# Fitment ? - 18x8.5 ET 35 on B6 Passat?



## Pelican_Racing (Sep 22, 2008)

I thought I did my homework and it looked like these would work on my B6 Passat wagon, so I bought them.
Got them today and put them on the car. The outer edge sticks out a bit beyond the fender. I've got good clearance inside to the strut, but am worried that these will rub unless I roll the fenders. And I'd rather not do that if I don't need to.
Any advice before I drop $6-800 on tires? Seller had these on an S4 and I figured it would work. I've tried Search, but maybe I'm not using the right terms (e.g. '18' gets skipped in search).
Thanks,
Hong


----------



## onequickg60 (Dec 3, 2000)

*Re: Fitment ? - 18x8.5 ET 35 on B6 Passat? (Pelican_Racing)*

is your car stock ride height..
if so you will be fine.. theres guys running 18x8 35et up front and 18x9.5 35et in the rear for some tiem now dropped with minor rubbing depending on tire choice..


----------



## [email protected] (Apr 9, 2008)

*Re: Fitment ? - 18x8.5 ET 35 on B6 Passat? (Pelican_Racing)*

Normally we would do ET45, lowest profile tire that meets load capacity is 235/40R18.


----------



## Pelican_Racing (Sep 22, 2008)

*Re: Fitment ? - 18x8.5 ET 35 on B6 Passat? ([email protected])*

Thanks for the reply Doc, but I already bought the wheels.

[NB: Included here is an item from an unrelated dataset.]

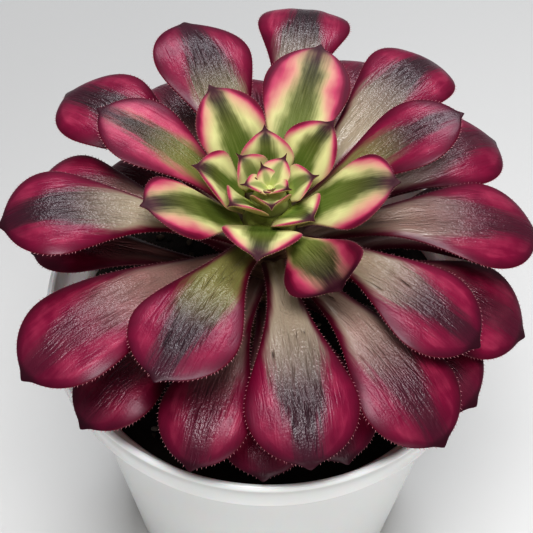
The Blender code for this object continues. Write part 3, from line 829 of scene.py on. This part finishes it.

I recalled some of the 18's on TireRack are ET35. They wouldn't show up on my search if they didn't fit the Passat right?


----------



## onequickg60 (Dec 3, 2000)

*Re: Fitment ? - 18x8.5 ET 35 on B6 Passat? (Pelican_Racing)*

heres a B6 on 18x8.5 and 18x9.5 35et all the way around..
http://forums.vwvortex.com/zerothread?id=3462417
send him a message for his tire sizes there are alot out there like this in the B6 forum..


----------



## Pelican_Racing (Sep 22, 2008)

*Re: Fitment ? - 18x8.5 ET 35 on B6 Passat? (onequickg60)*

IM sent (though I haven't had luck w/them.
Thanks for your help 1QuickG60!


----------



## [email protected] (Apr 9, 2008)

*Re: Fitment ? - 18x8.5 ET 35 on B6 Passat? (Pelican_Racing)*

ET can vary based on wheel design and thickness. We have a few 18x8 that are ET35, but most are ET45+. You may just have to watch your clearance on the fender lip / liner with the higher offset.


----------



## TRG BO (Sep 30, 2008)

I have Katana GR4 18x8 ET 35 with 235/ZR40/18 with no rub what so ever. This is as close as I can get. Im not sure if the half inch will cause you a problem or not. I have no rub at all with Nexxen N3000 tires


----------